## TASK OBJECTIVE
The listing below contains a span that opens with the line containing "The OpenSCAD and" and closes with the line containing "return along.min(), along.max(), off[kept].max()". Return that span exactly.
(begin)
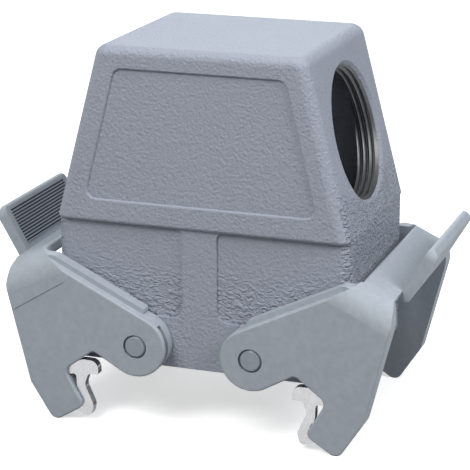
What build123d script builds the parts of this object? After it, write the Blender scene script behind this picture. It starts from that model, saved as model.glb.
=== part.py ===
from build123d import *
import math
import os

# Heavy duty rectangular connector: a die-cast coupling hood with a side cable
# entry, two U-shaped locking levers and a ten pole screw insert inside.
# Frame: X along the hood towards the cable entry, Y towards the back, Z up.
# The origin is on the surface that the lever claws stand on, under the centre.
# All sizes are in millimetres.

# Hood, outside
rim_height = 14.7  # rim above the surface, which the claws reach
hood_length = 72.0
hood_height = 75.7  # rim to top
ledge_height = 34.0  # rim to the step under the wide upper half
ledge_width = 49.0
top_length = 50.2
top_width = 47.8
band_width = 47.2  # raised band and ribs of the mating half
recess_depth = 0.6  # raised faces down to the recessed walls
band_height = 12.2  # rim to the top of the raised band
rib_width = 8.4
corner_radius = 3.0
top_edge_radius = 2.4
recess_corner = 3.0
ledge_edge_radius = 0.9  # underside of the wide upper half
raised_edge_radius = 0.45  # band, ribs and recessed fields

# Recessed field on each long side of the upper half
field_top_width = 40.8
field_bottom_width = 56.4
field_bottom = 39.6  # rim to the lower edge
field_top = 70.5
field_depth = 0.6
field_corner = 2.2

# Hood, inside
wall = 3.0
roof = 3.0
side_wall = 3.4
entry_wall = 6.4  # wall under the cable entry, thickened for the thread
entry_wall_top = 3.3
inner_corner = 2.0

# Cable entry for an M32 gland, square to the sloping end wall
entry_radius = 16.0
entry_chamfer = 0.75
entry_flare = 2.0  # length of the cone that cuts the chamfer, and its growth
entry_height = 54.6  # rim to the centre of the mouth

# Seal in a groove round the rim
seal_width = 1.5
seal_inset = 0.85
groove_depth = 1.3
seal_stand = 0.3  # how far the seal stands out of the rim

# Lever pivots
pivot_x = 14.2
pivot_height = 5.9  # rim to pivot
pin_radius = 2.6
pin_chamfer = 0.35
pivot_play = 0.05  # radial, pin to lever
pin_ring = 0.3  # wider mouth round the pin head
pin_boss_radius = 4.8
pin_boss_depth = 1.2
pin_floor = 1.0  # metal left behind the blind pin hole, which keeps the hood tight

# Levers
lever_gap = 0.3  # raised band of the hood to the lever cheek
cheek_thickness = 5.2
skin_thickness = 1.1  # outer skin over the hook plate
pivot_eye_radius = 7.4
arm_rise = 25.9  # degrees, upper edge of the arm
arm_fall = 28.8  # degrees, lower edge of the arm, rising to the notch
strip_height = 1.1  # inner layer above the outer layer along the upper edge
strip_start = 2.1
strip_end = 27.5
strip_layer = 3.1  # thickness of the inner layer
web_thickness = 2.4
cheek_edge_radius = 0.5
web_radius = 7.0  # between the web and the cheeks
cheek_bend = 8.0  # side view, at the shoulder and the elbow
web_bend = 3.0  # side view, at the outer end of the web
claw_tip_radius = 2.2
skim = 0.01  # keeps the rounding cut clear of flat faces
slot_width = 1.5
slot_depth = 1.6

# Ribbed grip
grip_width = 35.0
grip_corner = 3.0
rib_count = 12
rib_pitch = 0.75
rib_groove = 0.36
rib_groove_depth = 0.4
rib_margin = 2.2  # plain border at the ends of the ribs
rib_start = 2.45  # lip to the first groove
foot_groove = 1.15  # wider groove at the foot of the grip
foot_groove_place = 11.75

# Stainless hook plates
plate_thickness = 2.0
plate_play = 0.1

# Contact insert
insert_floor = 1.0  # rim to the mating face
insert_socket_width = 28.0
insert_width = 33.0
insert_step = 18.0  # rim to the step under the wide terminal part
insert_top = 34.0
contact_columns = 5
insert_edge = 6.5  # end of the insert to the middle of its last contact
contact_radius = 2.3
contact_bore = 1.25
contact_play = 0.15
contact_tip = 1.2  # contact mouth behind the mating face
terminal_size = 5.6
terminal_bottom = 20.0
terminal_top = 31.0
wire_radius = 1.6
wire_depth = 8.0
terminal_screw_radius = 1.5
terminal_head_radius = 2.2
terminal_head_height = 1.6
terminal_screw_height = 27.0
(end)
(begin)
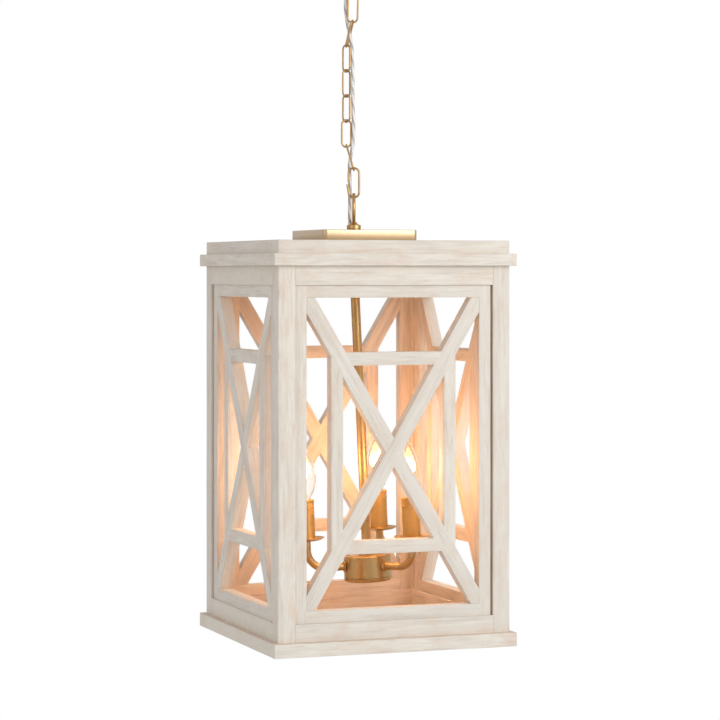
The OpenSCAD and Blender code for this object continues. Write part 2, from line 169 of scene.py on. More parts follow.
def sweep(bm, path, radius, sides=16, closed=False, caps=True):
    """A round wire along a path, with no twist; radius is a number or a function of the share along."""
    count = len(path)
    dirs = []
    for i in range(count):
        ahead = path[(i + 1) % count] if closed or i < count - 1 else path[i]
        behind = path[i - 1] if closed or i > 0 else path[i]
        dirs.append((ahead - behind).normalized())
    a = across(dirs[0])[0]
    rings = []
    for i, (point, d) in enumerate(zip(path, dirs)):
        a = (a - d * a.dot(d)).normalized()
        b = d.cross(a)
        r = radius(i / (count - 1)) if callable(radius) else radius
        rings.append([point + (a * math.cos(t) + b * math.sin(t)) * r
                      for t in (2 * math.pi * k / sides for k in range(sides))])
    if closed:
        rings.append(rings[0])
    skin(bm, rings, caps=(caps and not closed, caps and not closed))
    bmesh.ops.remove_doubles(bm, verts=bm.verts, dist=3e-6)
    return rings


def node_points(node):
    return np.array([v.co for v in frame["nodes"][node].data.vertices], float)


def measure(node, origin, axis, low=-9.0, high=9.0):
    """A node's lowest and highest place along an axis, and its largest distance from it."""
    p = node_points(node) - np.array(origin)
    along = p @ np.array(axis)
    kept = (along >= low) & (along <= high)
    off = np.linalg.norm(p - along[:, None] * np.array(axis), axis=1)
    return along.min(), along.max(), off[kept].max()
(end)
(begin)
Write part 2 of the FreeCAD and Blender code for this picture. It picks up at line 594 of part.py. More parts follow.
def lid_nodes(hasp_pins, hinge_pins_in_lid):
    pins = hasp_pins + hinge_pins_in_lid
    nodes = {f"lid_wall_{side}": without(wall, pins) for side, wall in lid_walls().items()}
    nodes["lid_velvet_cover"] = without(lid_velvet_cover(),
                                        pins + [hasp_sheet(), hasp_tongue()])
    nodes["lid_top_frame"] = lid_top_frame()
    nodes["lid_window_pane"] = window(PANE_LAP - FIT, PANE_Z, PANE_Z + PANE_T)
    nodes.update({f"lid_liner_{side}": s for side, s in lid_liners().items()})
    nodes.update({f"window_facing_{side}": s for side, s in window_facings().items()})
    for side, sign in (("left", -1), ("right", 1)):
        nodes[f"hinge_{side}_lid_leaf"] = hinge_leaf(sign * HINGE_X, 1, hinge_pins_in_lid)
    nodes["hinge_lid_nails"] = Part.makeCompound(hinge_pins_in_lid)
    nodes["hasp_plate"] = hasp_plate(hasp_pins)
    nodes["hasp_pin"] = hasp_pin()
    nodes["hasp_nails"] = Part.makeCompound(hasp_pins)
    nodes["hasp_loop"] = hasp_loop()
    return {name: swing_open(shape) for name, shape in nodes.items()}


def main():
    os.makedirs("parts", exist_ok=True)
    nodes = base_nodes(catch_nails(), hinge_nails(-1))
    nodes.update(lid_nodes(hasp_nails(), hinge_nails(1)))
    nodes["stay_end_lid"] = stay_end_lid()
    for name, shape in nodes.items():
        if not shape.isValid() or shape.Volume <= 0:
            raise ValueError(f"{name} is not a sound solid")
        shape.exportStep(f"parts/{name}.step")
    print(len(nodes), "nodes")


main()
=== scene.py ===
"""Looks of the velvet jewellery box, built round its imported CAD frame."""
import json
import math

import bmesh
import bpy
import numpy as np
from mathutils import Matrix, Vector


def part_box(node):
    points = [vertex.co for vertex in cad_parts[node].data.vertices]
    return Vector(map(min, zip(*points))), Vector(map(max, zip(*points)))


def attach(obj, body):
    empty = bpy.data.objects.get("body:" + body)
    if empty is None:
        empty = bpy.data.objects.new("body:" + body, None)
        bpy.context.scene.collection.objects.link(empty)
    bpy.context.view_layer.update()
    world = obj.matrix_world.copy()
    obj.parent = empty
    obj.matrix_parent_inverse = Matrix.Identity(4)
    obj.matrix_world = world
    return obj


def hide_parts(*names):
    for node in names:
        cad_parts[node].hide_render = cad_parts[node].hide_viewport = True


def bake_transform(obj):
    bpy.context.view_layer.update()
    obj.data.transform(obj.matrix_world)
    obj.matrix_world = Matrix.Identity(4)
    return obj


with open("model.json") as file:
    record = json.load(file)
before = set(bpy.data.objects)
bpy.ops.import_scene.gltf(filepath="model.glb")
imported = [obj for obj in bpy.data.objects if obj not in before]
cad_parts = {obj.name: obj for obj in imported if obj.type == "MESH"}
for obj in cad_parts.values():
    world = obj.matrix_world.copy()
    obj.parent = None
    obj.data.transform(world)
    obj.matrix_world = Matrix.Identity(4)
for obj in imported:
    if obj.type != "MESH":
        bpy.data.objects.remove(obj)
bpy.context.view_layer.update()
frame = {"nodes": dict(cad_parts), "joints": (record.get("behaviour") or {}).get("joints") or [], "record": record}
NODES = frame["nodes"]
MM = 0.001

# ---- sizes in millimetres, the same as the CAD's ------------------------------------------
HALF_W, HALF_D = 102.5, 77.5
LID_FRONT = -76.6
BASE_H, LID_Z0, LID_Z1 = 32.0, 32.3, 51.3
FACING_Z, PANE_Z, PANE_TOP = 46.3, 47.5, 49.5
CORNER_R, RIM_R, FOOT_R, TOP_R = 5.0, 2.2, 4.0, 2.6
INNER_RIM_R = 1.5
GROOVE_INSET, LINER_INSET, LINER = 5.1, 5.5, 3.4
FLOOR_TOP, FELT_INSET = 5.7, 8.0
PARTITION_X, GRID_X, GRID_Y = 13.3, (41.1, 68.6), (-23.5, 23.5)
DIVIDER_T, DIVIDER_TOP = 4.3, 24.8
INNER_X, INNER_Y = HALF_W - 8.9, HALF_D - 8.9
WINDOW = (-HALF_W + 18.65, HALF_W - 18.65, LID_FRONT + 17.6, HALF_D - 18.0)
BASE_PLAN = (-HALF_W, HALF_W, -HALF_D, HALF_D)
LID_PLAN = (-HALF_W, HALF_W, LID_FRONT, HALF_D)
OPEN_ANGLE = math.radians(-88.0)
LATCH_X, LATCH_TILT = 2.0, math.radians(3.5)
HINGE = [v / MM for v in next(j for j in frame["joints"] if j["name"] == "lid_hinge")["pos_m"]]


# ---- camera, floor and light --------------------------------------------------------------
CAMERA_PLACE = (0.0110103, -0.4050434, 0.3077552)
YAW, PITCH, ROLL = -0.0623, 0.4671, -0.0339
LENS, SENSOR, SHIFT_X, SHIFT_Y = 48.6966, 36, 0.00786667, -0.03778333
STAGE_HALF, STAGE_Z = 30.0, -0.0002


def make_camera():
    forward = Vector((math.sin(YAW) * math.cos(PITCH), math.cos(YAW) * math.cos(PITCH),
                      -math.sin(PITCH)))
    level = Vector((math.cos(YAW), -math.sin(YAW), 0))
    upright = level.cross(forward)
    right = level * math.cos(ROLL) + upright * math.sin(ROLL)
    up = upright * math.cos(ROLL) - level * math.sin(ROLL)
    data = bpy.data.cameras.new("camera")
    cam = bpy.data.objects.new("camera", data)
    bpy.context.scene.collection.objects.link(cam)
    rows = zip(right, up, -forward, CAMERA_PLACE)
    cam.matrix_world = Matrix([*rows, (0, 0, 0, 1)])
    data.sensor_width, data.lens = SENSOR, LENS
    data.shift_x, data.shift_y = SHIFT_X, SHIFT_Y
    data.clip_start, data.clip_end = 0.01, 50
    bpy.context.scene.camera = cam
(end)
## THE REPLY
The OpenSCAD and Blender code for this object continues. Write part 2, from line 169 of scene.py on. More parts follow.
def sweep(bm, path, radius, sides=16, closed=False, caps=True):
    """A round wire along a path, with no twist; radius is a number or a function of the share along."""
    count = len(path)
    dirs = []
    for i in range(count):
        ahead = path[(i + 1) % count] if closed or i < count - 1 else path[i]
        behind = path[i - 1] if closed or i > 0 else path[i]
        dirs.append((ahead - behind).normalized())
    a = across(dirs[0])[0]
    rings = []
    for i, (point, d) in enumerate(zip(path, dirs)):
        a = (a - d * a.dot(d)).normalized()
        b = d.cross(a)
        r = radius(i / (count - 1)) if callable(radius) else radius
        rings.append([point + (a * math.cos(t) + b * math.sin(t)) * r
                      for t in (2 * math.pi * k / sides for k in range(sides))])
    if closed:
        rings.append(rings[0])
    skin(bm, rings, caps=(caps and not closed, caps and not closed))
    bmesh.ops.remove_doubles(bm, verts=bm.verts, dist=3e-6)
    return rings


def node_points(node):
    return np.array([v.co for v in frame["nodes"][node].data.vertices], float)


def measure(node, origin, axis, low=-9.0, high=9.0):
    """A node's lowest and highest place along an axis, and its largest distance from it."""
    p = node_points(node) - np.array(origin)
    along = p @ np.array(axis)
    kept = (along >= low) & (along <= high)
    off = np.linalg.norm(p - along[:, None] * np.array(axis), axis=1)
    return along.min(), along.max(), off[kept].max()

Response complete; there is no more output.